4 to 7 Market Place Woburn
4 to 7 Market Place May 2012
4 to 7 Market Place is an impressive four storey building. It was listed by the former Ministry of Works in October 1952, when it was known as 2 High Street, as Grade II*, one of the more important buildings in the category for buildings of special interest. The listing states that the house dates from the late 18th century and is built of red brick, with colourwashed render to the exterior of the basement. The shallow roof is covered with slates.
Early in its history the property was the White Bear public house (from about 1748 to about 1850). This does not quite square with a late 18th century date but the listing may not be completely accurate. Alternatively the inn may have been rebuilt in the late 18th century.
The Rating and Valuation Act 1925 specified that every building and piece of land in the country was to be assessed to determine its rateable value. Woburn, like much of the county was valued in 1927 and the valuer visiting 4 to 7 Market Place found that it, like much of the town, was owned by the Duke of Bedford’s London and Devon Estates Company.
The tenant was Frederic Thomas Tanqueray, the solicitor whose offices were at 5 George Street. For this, his living accommodation, Tanqueray paid rent of £60 per annum. The valuer commented: “Own Electric light. 5 floors including basement”.
The ground floor comprised a hall (“very, very poor”), a living room measuring 14 feet by 17 feet, a kitchen, scullery and pantry (“large”), a lavatory (in the sense of a place to wash) and cloakroom, a study measuring 9 feet by 17 feet. A cellar for beer and wine, a work room, larder, game larder, heating plant and coal cellar all lay in the basement.

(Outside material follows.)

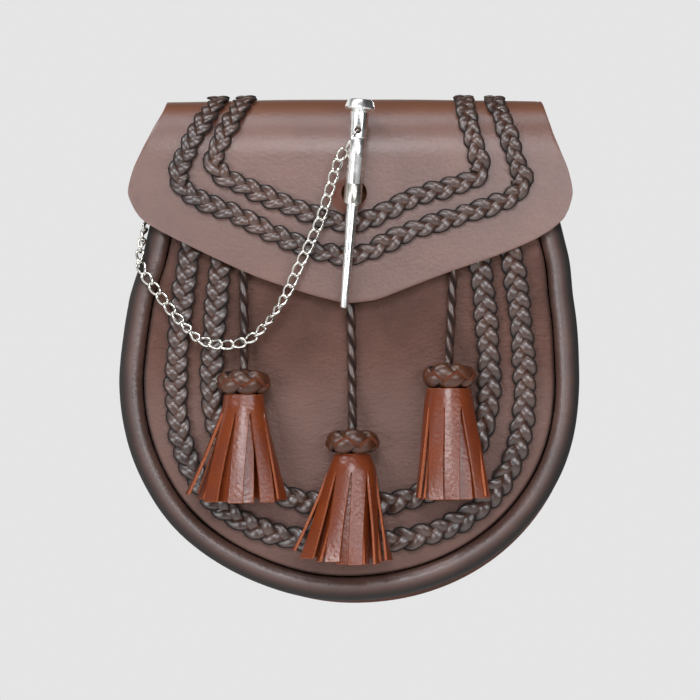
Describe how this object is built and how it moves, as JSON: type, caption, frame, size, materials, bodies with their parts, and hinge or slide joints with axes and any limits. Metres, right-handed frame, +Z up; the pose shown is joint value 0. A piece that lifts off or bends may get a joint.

The first floor comprised a bedroom measuring 15 feet by 32 feet with a 15 foot by 6 foot verandah, a billiard room measuring 14 feet by 17 feet and a bedroom measuring 16 feet 3 inches by 22 feet 6 inches. The second floor contained three bedrooms, a bathroom, a W. C. and a living room. The third floor contained three more bedrooms and a boxroom.
Outside was a building containing an 8 horsepower gas engine and dynamo and a cell room. There was also a garage, a coachhouse with a loft over, three loose boxes, a manure pit and earth closet. The valuer commented: “Central Heating to 2nd floor. Electric Light (own plant)”. He also opined: “Position very bad right on road. Back nice” but “House very, very poor inside”. Tanqueray also rented a 1.215 acre grass field and orchard nearby for £4 per annum.
Frederic Tanqueray worked as a solicitor in the town from at least 1885 (when he is first recorded in a directory) and by 1931 he was no longer in practice. He had been in practice with his cousin John Thomas Green, son of John Green who was a solicitor in Woburn in the mid 19th century. Tanqueray had a son, Frederick Baron Tanqueray who was practising in the same business with his father by 1914. Sadly, Tanqueray junior was killed on 1st July 1916 taking part in the First Day of the Battle of the Somme and is buried at Beaumont-Hamel British Cemetery, he was just 24.